Has anyone used towels for a substrate? it seems like a good option because you can wash it and its easy to replace.. I know tegus love digging so if you could layer the towel would that work? just askin'.
-thanks


And not to mention it cant cause impaction.


----------



## Thelegendofcharlie (Jul 21, 2012)

I tried a substrate made entirely of socks once.
It didnt work out...
I dont think the towels would either.
The loops in the terry cloth will catch his nails.


----------



## nessanicolle (Jul 21, 2012)

do you know any substrates that would work like towels but would catch on the nails?
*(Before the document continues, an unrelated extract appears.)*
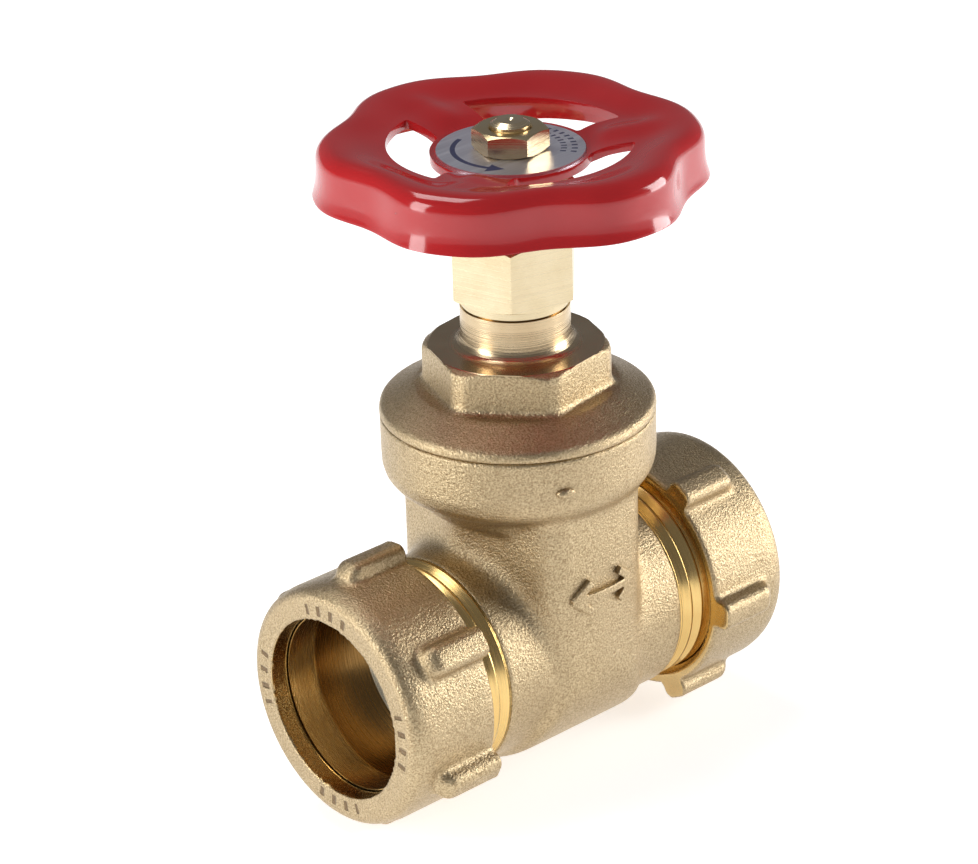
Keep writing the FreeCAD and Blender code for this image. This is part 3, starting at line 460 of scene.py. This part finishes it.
def soft_ring(name, colour, dark, scale):
    """A fibrous ring: two tones and a soft lumpy relief."""
    material, tree, shader, place = new_material(name, 0.0, 0.7)
    fibre = add_node(tree, "TexNoise", in_Vector=place, in_Scale=scale, in_Detail=5.0)
    tree.links.new(blend_of(tree, fibre.outputs["Fac"], dark, colour), shader.inputs["Base Color"])
    lump = add_node(tree, "Bump", in_Strength=0.4, in_Distance=0.0001, in_Height=fibre.outputs["Fac"])
    tree.links.new(lump.outputs["Normal"], shader.inputs["Normal"])
    return material


repaint("bonnet_gasket", soft_ring("pressed_fibre", (0.45, 0.16, 0.10, 1), (0.25, 0.08, 0.05, 1), 900.0))
ptfe = soft_ring("ptfe_cord", (0.92, 0.91, 0.88, 1), (0.75, 0.74, 0.70, 1), 1400.0)
for number in (1, 2, 3):
    repaint(f"packing_ring_{number}", ptfe)


# ---- Bonnet ------------------------------------------------------------------
# A casting with a hexagon for the spanner, screwed into the body's flange.
# Its top face and its neck are turned.
hex_top_z = 47.9 * MM
bonnet_casting = copy_of("bonnet", "bonnet_casting")
soften(bonnet_casting, 0.36 * MM, 14,
       lambda spot: spot.z > hex_top_z - 0.5 * MM or spot.z < seam_z + 0.7 * MM)
cut_at(bonnet_casting, (0, 0, hex_top_z), (0, 0, 1))
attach(bonnet_casting, "valve")
bonnet_casting.data.materials.append(cast_brass("cast_brass_bonnet"))
neck = copy_of("bonnet", "bonnet_neck")
cut_at(neck, (0, 0, hex_top_z), (0, 0, -1))
pick_only(neck)
bpy.ops.object.shade_smooth_by_angle(angle=math.radians(30))
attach(neck, "valve")
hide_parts("bonnet")
neck.data.materials.append(turned_brass("neck_brass", "Z", light=(0.62, 0.49, 0.31, 1),
                                        deep=(0.48, 0.33, 0.18, 1), pitch=0.22, depth=0.5))


# ---- Stem, stuffing box and gland --------------------------------------------
# Turned and milled from drawn brass bar, so the edges are crisp and the faces bright.
# The stuffing box is screwed into the neck, and the gland nut onto the stuffing box.
bar_brass = turned_brass("bar_brass", "Z", light=(0.70, 0.59, 0.39, 1), deep=(0.56, 0.44, 0.25, 1),
                         pitch=0.6, depth=0.12)
repaint("stem", turned_brass("stem_brass", "Z", light=(0.78, 0.66, 0.46, 1), pitch=0.1))
repaint("stuffing_box", bar_brass)
repaint("gland", bar_brass)
repaint("gland_nut", bar_brass)


# ---- Handwheel ---------------------------------------------------------------
# Pressed from one steel sheet with a turned-down lobed rim, then dipped in red enamel.
# Three kidney windows leave three spokes, each with a soft raised rib.
wheel_turn = math.radians(28)
wheel_lobes = 6
wheel_lobe, lobe_power = 1.25 * MM, 1.6
rib_width, rib_height = 2.6 * MM, 0.7 * MM
sheet = 1.35 * MM
around = 144
smooth_steps = 8
hollow_radius, hollow_height = 18.1, 80.1
crest_radius, crest_height = 25.25, 81.7
fold_radius = 2.35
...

I hate the eco-earth and mulches.


----------



## casey15 (Jul 21, 2012)

Towels would not work, they'd get caught on the nails and they can't hold a burrow. They would also become wet due to the humidity levels in the cage. Layering would not work. If you don't like Cypress Mulch just use a pesticide free topsoil. It's very cheap for 40 pound bags. It holds humidity pretty well, you could add playsand to help keep the burrow shape.


----------



## Grendel (Jul 21, 2012)

I'm thinking one would be washing towels every day.


----------



## james.w (Jul 21, 2012)

Wet towels and a warm cage would be a great place for mold.


----------



## Neeko (Jul 21, 2012)

If cost isn't an option maybe just shred newspaper or paper towels, make sure ink is safe. I think newspaper is but not sure.


----------



## Thelegendofcharlie (Jul 22, 2012)

Check out my thread on bioactive substrate;
http://www.tegutalk.com/showthread.php?tid=11961#axzz21LHCsjZd
if thats not feasible or practical for you, I recommend a soil and sand mixture. Its holds humidity and a burrow well, and they wont (typically) try to ingest it


----------